Mr an Mrs Bao

Mr. & Mrs. Bao is a London-based Asian fusion food truck. Standing on campus outside of the Social Science Centre the grey and white-bricked truck has added diversity to Western University's eateries since 2017.

With winter becoming far too cold for the food truck to operate, many students have noticed the Western staple has disappeared from campus grounds. Not to worry though, as a permanent restaurant will be opening in early February on the corner of Oxford street and Wharncliffe avenue. 

Julia Hou, the "Mrs" of Mr. & Mrs. Bao, always knew she wanted to open a restaurant. 

“I think I’ve always known ... on my little vision board I made for myself, opening a restaurant was always on the list. Steven has really helped to make it come true," said Hou.

Steven Mao, Hou’s husband and business partner, on the other hand, stumbled upon it more gradually. After meeting Hou in college, falling in love and eventually getting married, Mao and Hou decided to target the Asian comfort food industry they feel is often overlooked by local eateries.

“When we were in university, there was a lack of wholesome Asian meals available on campus. There were different options, but none of it tasted like home. What we did was really try to base our menu off of things that we felt could be staples, like people could enjoy them everyday and it could make people feel good eating it,” explains Hou. 

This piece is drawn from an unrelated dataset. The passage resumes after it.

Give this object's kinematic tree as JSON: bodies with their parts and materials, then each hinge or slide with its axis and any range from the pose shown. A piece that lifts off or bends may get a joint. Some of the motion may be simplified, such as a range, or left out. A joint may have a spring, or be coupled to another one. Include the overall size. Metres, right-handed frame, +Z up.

Combining their personal flare a more traditional, comforting flavour, their menu features bao, bowls, boba and more. The conceptualization of items like pork and spring onion comes from food that they had growing up, but with their own original touch. 

“You wouldn’t find exactly what we offer somewhere else, but you can find the inspiration that lights these things,” Hou says. 

Despite the excitement, opening a restaurant has its hardships as well. Compared with running a food truck, the level of service and intricacy it takes to run a restaurant is widely different.

“When we sell-out, we sell-out,” Hou explains with regard to running a food truck. “With a restaurant, you’re there for the community all the time. You have to make sure that everything you offer is always available,” Hou says.

Not to mention, this particular location has its own difficulties. The food truck has regularly served Western students, who in majority leave the city from May to September. This makes becoming a local presence of the utmost importance and is the Bao’s main challenge to overcome when opening their new restaurant.